REQUEST: What is needed is an exact copy of the lines from the one containing "head = head.makeChamfer(ring_screw_head_edge, [head.Edges[2]])" to the one containing "obj.matrix_parent_inverse = Matrix.Identity(4)", both lines included, and no other lines.

DATASET CONTENT:
------------------------------------------------------------
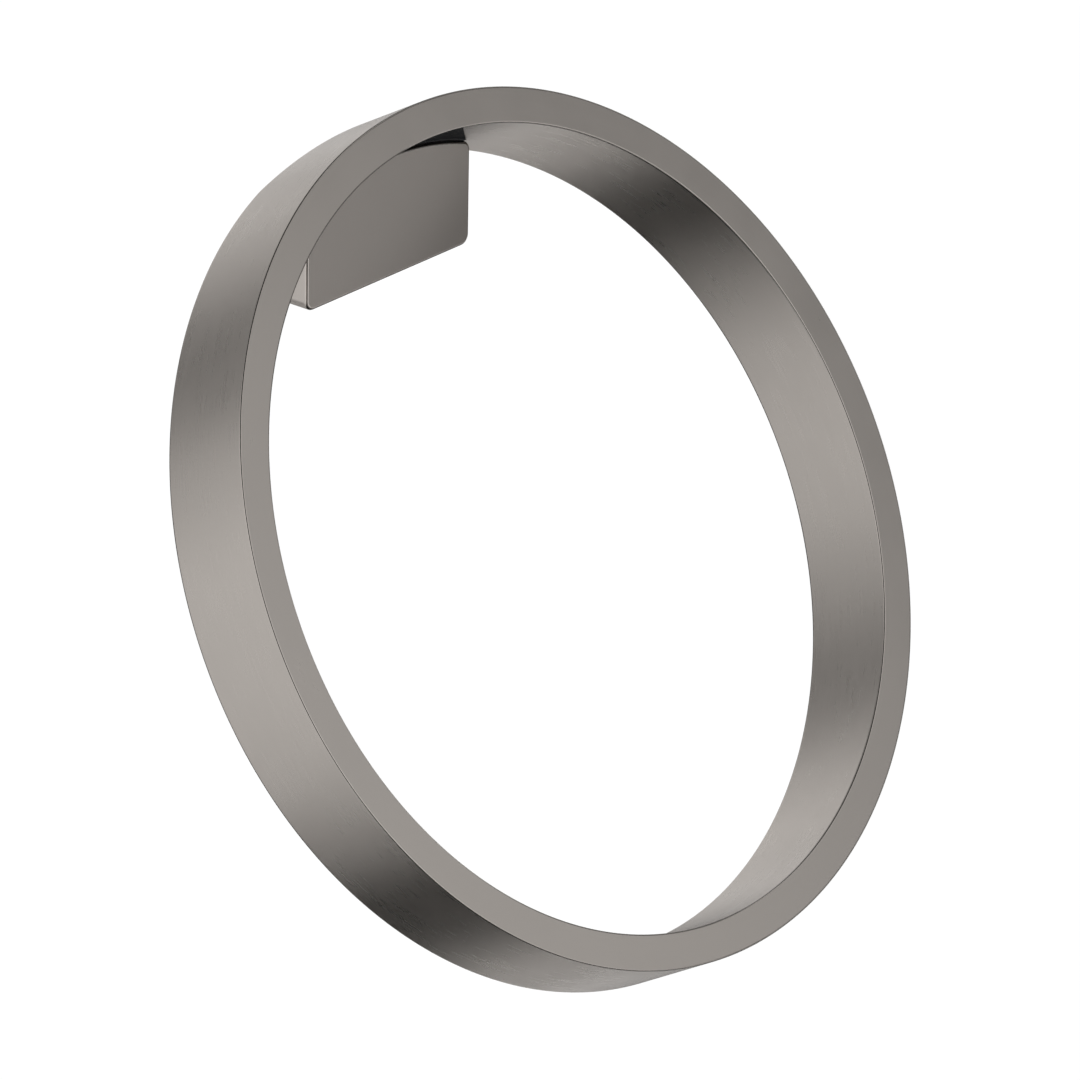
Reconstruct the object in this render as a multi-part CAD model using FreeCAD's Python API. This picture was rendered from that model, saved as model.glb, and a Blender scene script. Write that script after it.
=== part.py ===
import FreeCAD, Part
import math
import os

# Towel ring, in millimetres.
#
# Frame: the origin is on the wall, midway between the two wall-screw holes. +X runs to the
# right along the wall, +Y into the wall and +Z up, so the whole object lies at y <= 0.
#
# A flat band bent into a circle leans out of the wall at its bottom. Inside its top sits a
# shallow block whose curved upper face is the ring's seat. The block hides a bracket that is
# screwed to the wall, hooks over its upper edge and is pulled tight by a grub screw below.

V = FreeCAD.Vector

# Ring
ring_outer_diameter = 170.0
ring_wall = 7.0
ring_band_width = 20.0
ring_tilt = 30.0
ring_flat_depth = 2.3
ring_edge_chamfer = 0.3

# Mounting block: the height is that of its front face, at the middle, up to the ring
block_width = 47.0
block_depth = 9.0
block_height = 25.2
block_corner_radius = 2.0
block_edge_radius = 0.65

# Wall bracket: a plate that is taller in front than at the wall
bracket_width = 30.0
bracket_height = 10.0
bracket_thickness = 4.0
bracket_edge_slope = 20.0
bracket_corner_radius = 1.0

# Holes for the wall screws
wall_screw_spacing = 20.0
wall_screw_hole_diameter = 4.5
wall_screw_head_diameter = 8.2
wall_screw_head_angle = 90.0

# Pocket in the back of the block, as the play it leaves round the bracket
pocket_side_play = 0.2
pocket_hook_play = 0.15
pocket_front_play = 1.0
pocket_drop_room = 1.9
pocket_floor_thickness = 4.5
pocket_corner_radius = 0.8

# Grub screw, upwards through the floor of the pocket
grub_diameter = 4.0
grub_length = 5.0
grub_from_wall = 3.2
grub_point_angle = 90.0
grub_point_flat = 0.6
grub_socket_across_flats = 2.0
grub_socket_depth = 2.0
grub_thread_play = 0.05
grub_contact_play = 0.03

# Ring screws, upwards through the block into blind holes in the ring
ring_screw_diameter = 3.0
ring_screw_length = 16.0
ring_screw_engagement = 6.0
ring_screw_head_diameter = 5.5
ring_screw_head_height = 3.0
ring_screw_socket_across_flats = 2.5
ring_screw_socket_depth = 1.4
ring_screw_from_wall = 4.5
ring_screw_head_edge = 0.3
ring_screw_thread_play = 0.05
ring_screw_clearance = 0.2
ring_screw_head_play = 0.25
ring_screw_end_room = 0.8

# A cutting tool runs this far past the face that it opens
overrun = 5.0

# The ring's radii, and the direction of its axis, from its front edge to its back edge
ring_outer_radius = ring_outer_diameter / 2
ring_inner_radius = ring_outer_radius - ring_wall
tilt = math.radians(ring_tilt)
ring_axis = V(0, math.cos(tilt), -math.sin(tilt))

# Heights, from the bottom of the block upwards, and the bracket's reach into the block
bracket_slope = math.tan(math.radians(bracket_edge_slope))
bracket_edge_rise = bracket_thickness * bracket_slope
bracket_bottom = -bracket_height / 2
bracket_top = bracket_height / 2
pocket_floor = bracket_bottom - pocket_drop_room
block_bottom = pocket_floor - pocket_floor_thickness
block_front_top = block_bottom + block_height
pocket_depth = bracket_thickness + pocket_front_play
pocket_half_width = bracket_width / 2 + pocket_side_play

# Centre of the ring's front edge. Its distance from the wall leaves the flat at the top, and
# its height brings the inside of the band to the top of the block's front face.
ring_reach = ring_outer_radius * math.sin(tilt) + ring_band_width * math.cos(tilt)
ring_centre_y = ring_flat_depth - ring_reach
seat_along_axis = (-block_depth - ring_centre_y - ring_inner_radius * math.sin(tilt)) / math.cos(tilt)
ring_centre_z = block_front_top - ring_inner_radius * math.cos(tilt) + seat_along_axis * math.sin(tilt)
ring_centre = V(0, ring_centre_y, ring_centre_z)

# Each ring screw stands in the middle of the metal between the pocket and the block's side
ring_screw_x = (pocket_half_width + block_width / 2) / 2


def seat_height(x, y):
    """Height of the inside of the ring above the point x, y."""
    along_up = math.sqrt(ring_inner_radius ** 2 - x ** 2)
    return ring_centre_z + (along_up - (y - ring_centre_y) * math.sin(tilt)) / math.cos(tilt)


def cylinder_up(radius, height, x, y, z):
    """Upright cylinder that starts at height z."""
    return Part.makeCylinder(radius, height, V(x, y, z), V(0, 0, 1))


def hexagon_up(across_flats, height, x, y, z):
    """Upright hexagonal prism that starts at height z."""
    corner = across_flats / math.sqrt(3)
    points = []
    for side in range(7):
        angle = math.radians(60 * side)
        points.append(V(x + corner * math.cos(angle), y + corner * math.sin(angle), z))
    return Part.Face(Part.makePolygon(points)).extrude(V(0, 0, height))


def prism_along_x(points, half_width):
    """Prism with the closed outline of (y, z) points, centred on x = 0."""
    corners = [V(-half_width, y, z) for y, z in points]
    corners.append(corners[0])
    return Part.Face(Part.makePolygon(corners)).extrude(V(2 * half_width, 0, 0))


def pick_edges(shape, wanted):
    """Edges whose midpoint and direction the test accepts."""
    chosen = []
    for edge in shape.Edges:
        halfway = (edge.FirstParameter + edge.LastParameter) / 2
        if wanted(edge.valueAt(halfway), edge.tangentAt(halfway)):
            chosen.append(edge)
    return chosen


def band_cylinder(radius, length, start):
    """Cylinder on the ring's axis, from a distance behind the ring's front edge."""
    return Part.makeCylinder(radius, length, ring_centre + ring_axis * start, ring_axis)


def wall_side(depth):
    """Large block of the space behind the wall's surface."""
    reach = 2 * ring_outer_diameter
    return Part.makeBox(reach, depth, reach, V(-reach / 2, 0, -reach / 2))


def ring_screw_bearing():
    """Height at which the head of a ring screw bears on the block."""
    thread_start = seat_height(ring_screw_x, -ring_screw_from_wall)
    return thread_start + ring_screw_engagement - ring_screw_length


def make_ring():
    band = band_cylinder(ring_outer_radius, ring_band_width, 0)
    band = band.cut(band_cylinder(ring_inner_radius, ring_band_width, 0))
    rims = [edge for edge in band.Edges if isinstance(edge.Curve, Part.Circle)]
    band = band.makeChamfer(ring_edge_chamfer, rims)
    band = band.cut(wall_side(ring_outer_diameter))
    radius = ring_screw_diameter / 2 + ring_screw_thread_play
    height = ring_screw_length + ring_screw_end_room
    for side in (-1, 1):
        x = side * ring_screw_x
        band = band.cut(cylinder_up(radius, height, x, -ring_screw_from_wall, ring_screw_bearing()))
    return band


def make_block_body():
    """Solid block: flat front, sides and bottom, and the ring's seat on top."""
    height = block_height + ring_outer_radius
    corner = V(-block_width / 2, -block_depth, block_bottom)
    body = Part.makeBox(block_width, block_depth, height, corner)
    length = 4 * ring_band_width
    body = body.common(band_cylinder(ring_inner_radius, length, -length / 2))

    def side_corner(middle, along):
        return abs(along.x) < 0.01 and abs(abs(middle.x) - block_width / 2) < 0.01 and abs(along.y) > 0.5

    def front_edge(middle, along):
        return abs(middle.y + block_depth) < 0.01

    body = body.makeFillet(block_corner_radius, pick_edges(body, side_corner))
    return body.makeFillet(block_edge_radius, pick_edges(body, front_edge))


def make_pocket():
    """Space for the bracket, with a sloping roof that hooks over its upper edge."""
    mouth_top = bracket_top - bracket_edge_rise + pocket_hook_play
    roof_rise = pocket_depth * bracket_slope
    outline = [
        (0, pocket_floor),
        (-pocket_depth, pocket_floor),
        (-pocket_depth, mouth_top + roof_rise),
        (0, mouth_top),
    ]
    pocket = prism_along_x(outline, pocket_half_width)

    def upright_inner_corner(middle, along):
        return abs(along.z) > 0.99 and middle.y < -pocket_depth / 2

    return pocket.makeFillet(pocket_corner_radius, pick_edges(pocket, upright_inner_corner))


def make_mounting_block():
    below = block_bottom - overrun
    grub_hole_top = pocket_floor + pocket_drop_room / 2
    grub_hole_radius = grub_diameter / 2 + grub_thread_play
    grub_hole = cylinder_up(grub_hole_radius, grub_hole_top - below, 0, -grub_from_wall, below)
    block = make_block_body().cut(make_pocket()).cut(grub_hole)
    shank_radius = ring_screw_diameter / 2 + ring_screw_clearance
    head_radius = ring_screw_head_diameter / 2 + ring_screw_head_play
    bearing = ring_screw_bearing()
    for side in (-1, 1):
        x = side * ring_screw_x
        y = -ring_screw_from_wall
        shank_hole = cylinder_up(shank_radius, block_height, x, y, bearing)
        counterbore = cylinder_up(head_radius, bearing - below, x, y, below)
        block = block.cut(shank_hole).cut(counterbore)
    return block


def make_wall_bracket():
    outline = [
        (0, bracket_bottom + bracket_edge_rise),
        (-bracket_thickness, bracket_bottom),
        (-bracket_thickness, bracket_top),
        (0, bracket_top - bracket_edge_rise),
    ]
    plate = prism_along_x(outline, bracket_width / 2)

    def end_corner(middle, along):
        at_end = abs(abs(middle.x) - bracket_width / 2) < 0.01
        return at_end and abs(along.y) > 0.5

    plate = plate.makeFillet(bracket_corner_radius, pick_edges(plate, end_corner))
    hole_radius = wall_screw_hole_diameter / 2
    head_radius = wall_screw_head_diameter / 2
    sink_depth = (head_radius - hole_radius) / math.tan(math.radians(wall_screw_head_angle / 2))
    for side in (-1, 1):
        front = V(side * wall_screw_spacing / 2, -bracket_thickness, 0)
        hole = Part.makeCylinder(hole_radius, bracket_thickness, front, V(0, 1, 0))
        sink = Part.makeCone(head_radius, hole_radius, sink_depth, front, V(0, 1, 0))
        plate = plate.cut(hole).cut(sink)
    return plate


def make_clamp_grub_screw():
    """Grub screw: a cone point that reaches the bracket's lower edge, a hexagon socket below."""
    edge_height = bracket_bottom + bracket_edge_rise * (1 - grub_from_wall / bracket_thickness)
    radius = grub_diameter / 2
    flat_radius = grub_point_flat / 2
    point_height = (radius - flat_radius) / math.tan(math.radians(grub_point_angle / 2))
    tip = edge_height - flat_radius * bracket_slope - grub_contact_play
    bottom = tip - grub_length
    body = cylinder_up(radius, grub_length - point_height, 0, -grub_from_wall, bottom)
    point = Part.makeCone(
        radius,
        flat_radius,
        point_height,
        V(0, -grub_from_wall, tip - point_height),
        V(0, 0, 1),
    )
    socket = hexagon_up(grub_socket_across_flats, grub_socket_depth, 0, -grub_from_wall, bottom)
    return body.fuse(point).removeSplitter().cut(socket)


def make_ring_screw(side):
    """Socket head screw, its head in the block and its end in the ring."""
    x = side * ring_screw_x
    y = -ring_screw_from_wall
    bearing = ring_screw_bearing()
    head_bottom = bearing - ring_screw_head_height
    shank = cylinder_up(ring_screw_diameter / 2, ring_screw_length, x, y, bearing)
    shank = shank.makeChamfer(ring_screw_head_edge, [shank.Edges[0]])
    head = cylinder_up(ring_screw_head_diameter / 2, ring_screw_head_height, x, y, head_bottom)
    head = head.makeChamfer(ring_screw_head_edge, [head.Edges[2]])
    socket = hexagon_up(ring_screw_socket_across_flats, ring_screw_socket_depth, x, y, head_bottom)
    return head.fuse(shank).removeSplitter().cut(socket)


pieces = {
    "ring": make_ring(),
    "mounting_block": make_mounting_block(),
    "wall_bracket": make_wall_bracket(),
    "clamp_grub_screw": make_clamp_grub_screw(),
    "ring_screw_left": make_ring_screw(-1),
    "ring_screw_right": make_ring_screw(1),
}

os.makedirs("parts", exist_ok=True)
for name, shape in pieces.items():
    if len(shape.Solids) != 1 or not shape.isValid():
        raise ValueError("not one sound solid: " + name)
    solid = shape.Solids[0]
    solid.exportStep("parts/" + name + ".step")
    box = solid.BoundBox
    corners = [box.XMin, box.XMax, box.YMin, box.YMax, box.ZMin, box.ZMax]
    print(name, [round(value, 2) for value in corners], "volume", round(solid.Volume, 1))
print("ring centre", round(ring_centre_y, 3), round(ring_centre_z, 3))
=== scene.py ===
# %% [markdown]
# # A towel ring that leans out of the wall
# A flat metal band is bent into a circle and held by a small block on a wall. This lesson
# takes the exact parts from the drawing office, gives them a brushed metal finish, builds a
# studio round them, and places the camera.

# %% Load the parts
import math
from collections import namedtuple

import bmesh
import bpy
from mathutils import Euler, Matrix, Vector


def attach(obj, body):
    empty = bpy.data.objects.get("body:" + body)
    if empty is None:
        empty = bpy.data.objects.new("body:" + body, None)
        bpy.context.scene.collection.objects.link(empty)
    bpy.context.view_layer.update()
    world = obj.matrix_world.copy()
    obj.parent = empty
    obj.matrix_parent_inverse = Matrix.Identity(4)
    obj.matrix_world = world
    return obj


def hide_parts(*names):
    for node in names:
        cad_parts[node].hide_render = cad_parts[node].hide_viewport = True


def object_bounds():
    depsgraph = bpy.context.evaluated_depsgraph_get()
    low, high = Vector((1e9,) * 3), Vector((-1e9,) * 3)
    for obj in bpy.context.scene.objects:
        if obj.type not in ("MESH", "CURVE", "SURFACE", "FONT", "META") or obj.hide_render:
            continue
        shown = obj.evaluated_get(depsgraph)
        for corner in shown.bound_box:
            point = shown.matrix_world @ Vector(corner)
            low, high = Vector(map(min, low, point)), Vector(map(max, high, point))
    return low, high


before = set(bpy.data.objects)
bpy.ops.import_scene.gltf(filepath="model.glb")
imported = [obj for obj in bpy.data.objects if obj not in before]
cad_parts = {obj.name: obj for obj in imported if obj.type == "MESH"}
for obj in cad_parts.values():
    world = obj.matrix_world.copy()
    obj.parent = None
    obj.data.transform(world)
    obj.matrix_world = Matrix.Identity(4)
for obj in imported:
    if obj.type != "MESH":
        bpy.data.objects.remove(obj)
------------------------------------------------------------
FINISHED TASK:
    head = head.makeChamfer(ring_screw_head_edge, [head.Edges[2]])
    socket = hexagon_up(ring_screw_socket_across_flats, ring_screw_socket_depth, x, y, head_bottom)
    return head.fuse(shank).removeSplitter().cut(socket)


pieces = {
    "ring": make_ring(),
    "mounting_block": make_mounting_block(),
    "wall_bracket": make_wall_bracket(),
    "clamp_grub_screw": make_clamp_grub_screw(),
    "ring_screw_left": make_ring_screw(-1),
    "ring_screw_right": make_ring_screw(1),
}

os.makedirs("parts", exist_ok=True)
for name, shape in pieces.items():
    if len(shape.Solids) != 1 or not shape.isValid():
        raise ValueError("not one sound solid: " + name)
    solid = shape.Solids[0]
    solid.exportStep("parts/" + name + ".step")
    box = solid.BoundBox
    corners = [box.XMin, box.XMax, box.YMin, box.YMax, box.ZMin, box.ZMax]
    print(name, [round(value, 2) for value in corners], "volume", round(solid.Volume, 1))
print("ring centre", round(ring_centre_y, 3), round(ring_centre_z, 3))
=== scene.py ===
# %% [markdown]
# # A towel ring that leans out of the wall
# A flat metal band is bent into a circle and held by a small block on a wall. This lesson
# takes the exact parts from the drawing office, gives them a brushed metal finish, builds a
# studio round them, and places the camera.

# %% Load the parts
import math
from collections import namedtuple

import bmesh
import bpy
from mathutils import Euler, Matrix, Vector


def attach(obj, body):
    empty = bpy.data.objects.get("body:" + body)
    if empty is None:
        empty = bpy.data.objects.new("body:" + body, None)
        bpy.context.scene.collection.objects.link(empty)
    bpy.context.view_layer.update()
    world = obj.matrix_world.copy()
    obj.parent = empty
    obj.matrix_parent_inverse = Matrix.Identity(4)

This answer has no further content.